>> start EXTRACTED INFORMATION
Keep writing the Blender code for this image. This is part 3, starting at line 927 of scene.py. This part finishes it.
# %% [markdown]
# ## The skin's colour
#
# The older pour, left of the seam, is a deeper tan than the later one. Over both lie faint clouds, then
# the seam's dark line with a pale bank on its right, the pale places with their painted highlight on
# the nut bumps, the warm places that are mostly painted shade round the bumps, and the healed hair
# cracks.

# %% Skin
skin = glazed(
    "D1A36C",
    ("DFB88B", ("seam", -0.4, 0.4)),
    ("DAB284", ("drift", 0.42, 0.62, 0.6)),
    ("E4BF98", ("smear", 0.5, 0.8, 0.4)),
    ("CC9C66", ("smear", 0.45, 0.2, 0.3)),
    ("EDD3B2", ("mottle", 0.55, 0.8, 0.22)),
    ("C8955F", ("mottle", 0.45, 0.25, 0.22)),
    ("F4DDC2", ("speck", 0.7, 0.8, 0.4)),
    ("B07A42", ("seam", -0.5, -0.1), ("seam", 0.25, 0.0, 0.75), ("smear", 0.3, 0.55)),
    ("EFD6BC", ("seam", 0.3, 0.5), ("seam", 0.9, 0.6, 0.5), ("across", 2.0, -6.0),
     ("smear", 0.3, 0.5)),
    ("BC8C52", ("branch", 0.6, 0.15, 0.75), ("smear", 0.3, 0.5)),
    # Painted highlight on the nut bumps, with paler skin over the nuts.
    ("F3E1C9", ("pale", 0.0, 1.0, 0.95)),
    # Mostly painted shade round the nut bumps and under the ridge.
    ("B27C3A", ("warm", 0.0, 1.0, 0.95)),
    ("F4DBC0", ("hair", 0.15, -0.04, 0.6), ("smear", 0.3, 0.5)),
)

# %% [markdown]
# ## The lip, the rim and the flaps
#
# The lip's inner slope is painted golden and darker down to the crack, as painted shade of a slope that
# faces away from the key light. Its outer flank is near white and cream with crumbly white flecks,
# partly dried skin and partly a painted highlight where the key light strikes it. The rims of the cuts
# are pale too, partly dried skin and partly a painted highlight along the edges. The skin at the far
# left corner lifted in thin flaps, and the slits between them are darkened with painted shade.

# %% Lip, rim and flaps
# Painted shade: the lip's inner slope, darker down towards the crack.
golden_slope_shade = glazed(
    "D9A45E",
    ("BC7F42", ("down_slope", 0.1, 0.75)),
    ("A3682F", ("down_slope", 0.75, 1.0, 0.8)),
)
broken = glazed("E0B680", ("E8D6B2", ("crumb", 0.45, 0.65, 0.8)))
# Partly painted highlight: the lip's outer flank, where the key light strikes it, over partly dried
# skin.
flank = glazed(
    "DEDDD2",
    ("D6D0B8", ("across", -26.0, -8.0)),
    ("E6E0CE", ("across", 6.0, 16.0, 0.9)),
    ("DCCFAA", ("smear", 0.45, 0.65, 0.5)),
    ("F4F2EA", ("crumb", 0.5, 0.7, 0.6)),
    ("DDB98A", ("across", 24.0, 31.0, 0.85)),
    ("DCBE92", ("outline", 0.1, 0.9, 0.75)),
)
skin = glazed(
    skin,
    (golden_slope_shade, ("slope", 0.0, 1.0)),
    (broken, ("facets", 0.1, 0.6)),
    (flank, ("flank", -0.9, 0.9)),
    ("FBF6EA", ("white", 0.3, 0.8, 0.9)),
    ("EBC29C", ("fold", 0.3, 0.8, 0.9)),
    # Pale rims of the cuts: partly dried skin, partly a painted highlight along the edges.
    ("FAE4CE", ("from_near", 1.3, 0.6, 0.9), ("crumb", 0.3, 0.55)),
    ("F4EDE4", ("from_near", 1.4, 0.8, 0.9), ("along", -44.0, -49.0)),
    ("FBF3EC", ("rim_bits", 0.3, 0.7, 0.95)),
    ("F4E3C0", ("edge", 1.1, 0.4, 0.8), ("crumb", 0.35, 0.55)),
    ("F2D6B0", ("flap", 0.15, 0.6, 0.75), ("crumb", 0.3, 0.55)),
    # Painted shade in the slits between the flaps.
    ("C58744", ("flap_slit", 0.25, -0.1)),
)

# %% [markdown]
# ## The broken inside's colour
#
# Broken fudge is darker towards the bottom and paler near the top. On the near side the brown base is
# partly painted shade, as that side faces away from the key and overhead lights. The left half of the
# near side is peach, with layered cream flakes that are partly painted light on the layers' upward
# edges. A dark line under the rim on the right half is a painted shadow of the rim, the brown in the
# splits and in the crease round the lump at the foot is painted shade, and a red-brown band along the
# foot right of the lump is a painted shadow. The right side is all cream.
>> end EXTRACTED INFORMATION
>> start EXTRACTED INFORMATION
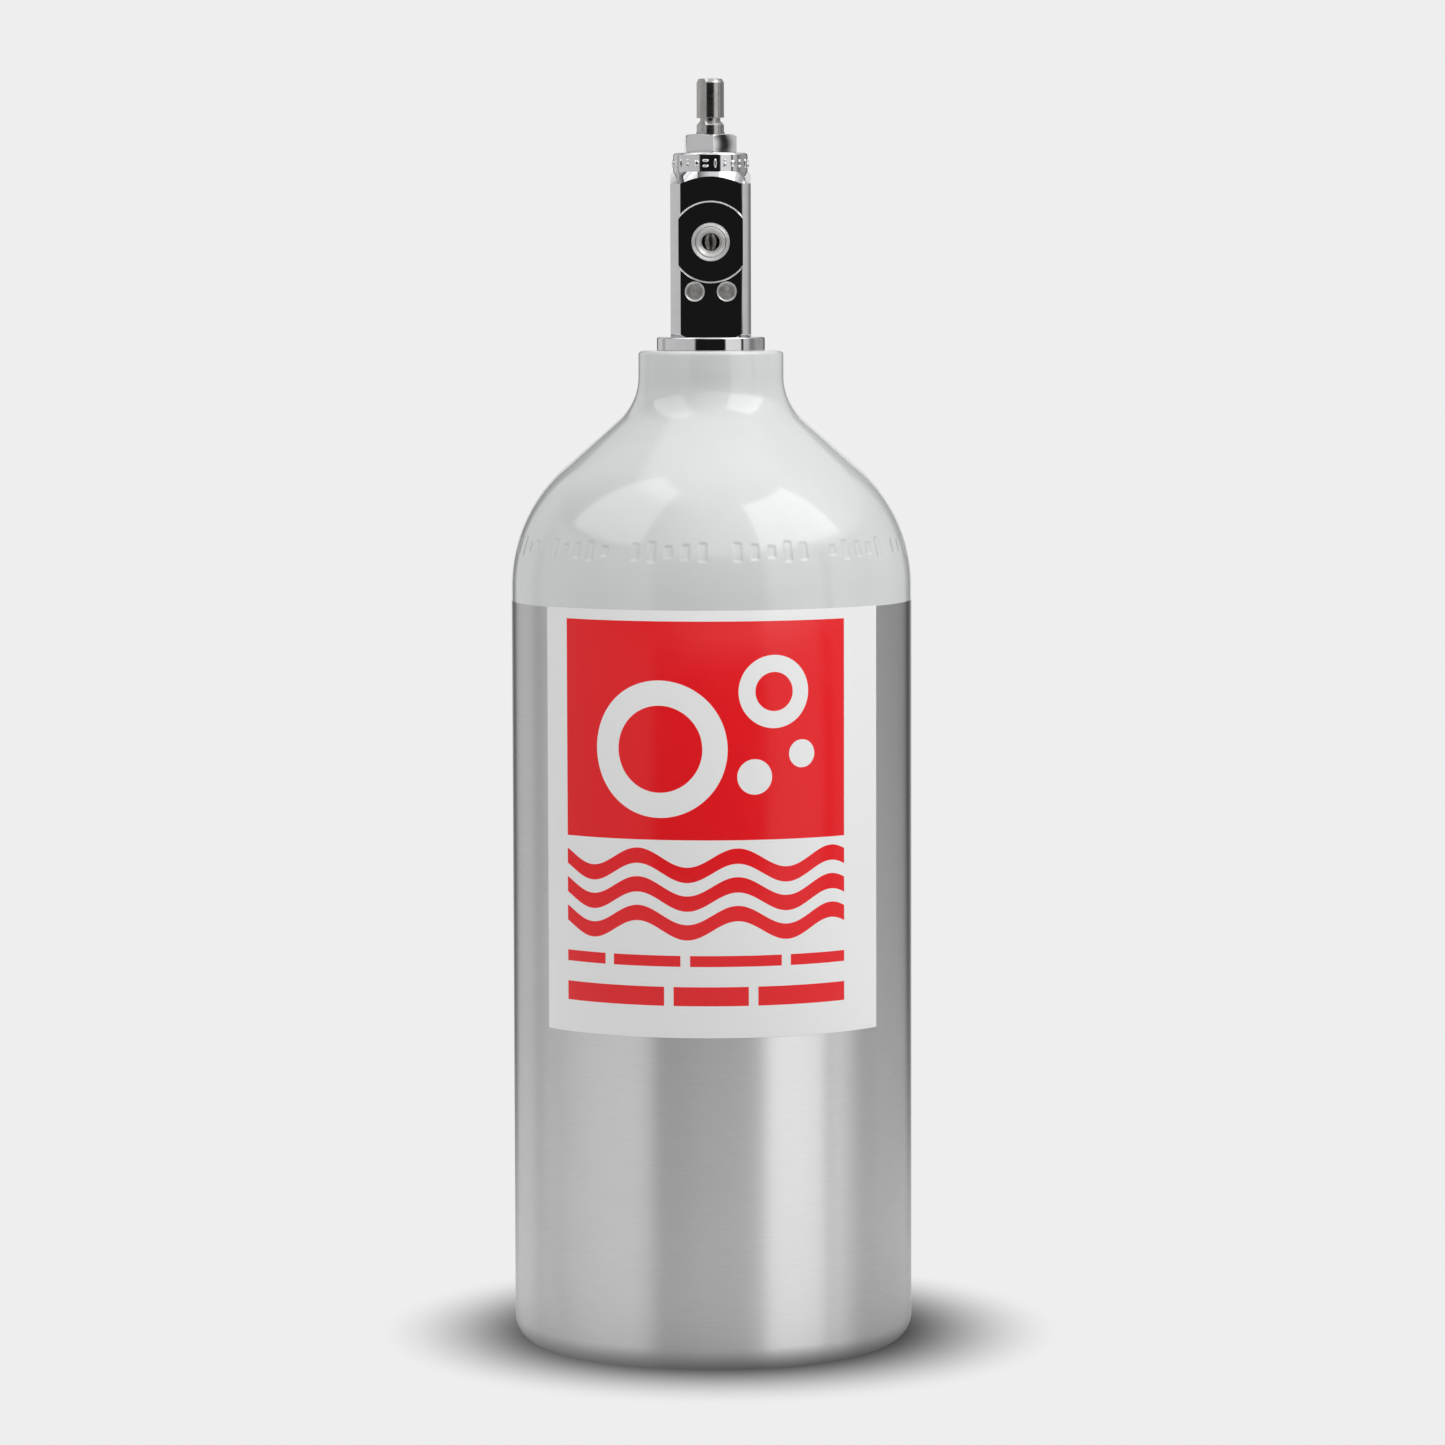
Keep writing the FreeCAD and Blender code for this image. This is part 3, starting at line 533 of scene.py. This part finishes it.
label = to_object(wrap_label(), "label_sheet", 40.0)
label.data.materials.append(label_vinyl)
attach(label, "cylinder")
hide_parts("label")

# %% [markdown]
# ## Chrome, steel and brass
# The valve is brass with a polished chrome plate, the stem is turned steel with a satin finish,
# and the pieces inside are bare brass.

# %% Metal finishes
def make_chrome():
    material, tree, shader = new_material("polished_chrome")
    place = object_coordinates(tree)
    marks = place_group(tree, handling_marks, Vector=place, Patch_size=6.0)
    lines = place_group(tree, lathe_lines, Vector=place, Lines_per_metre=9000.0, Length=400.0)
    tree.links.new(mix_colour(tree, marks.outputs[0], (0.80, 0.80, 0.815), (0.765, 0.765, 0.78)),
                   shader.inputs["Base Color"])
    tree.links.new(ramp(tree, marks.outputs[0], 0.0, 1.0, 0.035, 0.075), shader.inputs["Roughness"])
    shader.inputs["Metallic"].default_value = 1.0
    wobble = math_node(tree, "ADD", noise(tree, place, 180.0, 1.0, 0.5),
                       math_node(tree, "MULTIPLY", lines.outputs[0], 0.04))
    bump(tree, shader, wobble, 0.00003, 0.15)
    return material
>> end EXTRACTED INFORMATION
§ **WHAT IS EXPECTED**: Exactly the lines from the one holding "Keep writing the FreeCAD" through the one holding "# and the pieces inside are bare brass." should be printed, ends included.

§ **FINAL ANSWER**:
Keep writing the FreeCAD and Blender code for this image. This is part 3, starting at line 533 of scene.py. This part finishes it.
label = to_object(wrap_label(), "label_sheet", 40.0)
label.data.materials.append(label_vinyl)
attach(label, "cylinder")
hide_parts("label")

# %% [markdown]
# ## Chrome, steel and brass
# The valve is brass with a polished chrome plate, the stem is turned steel with a satin finish,
# and the pieces inside are bare brass.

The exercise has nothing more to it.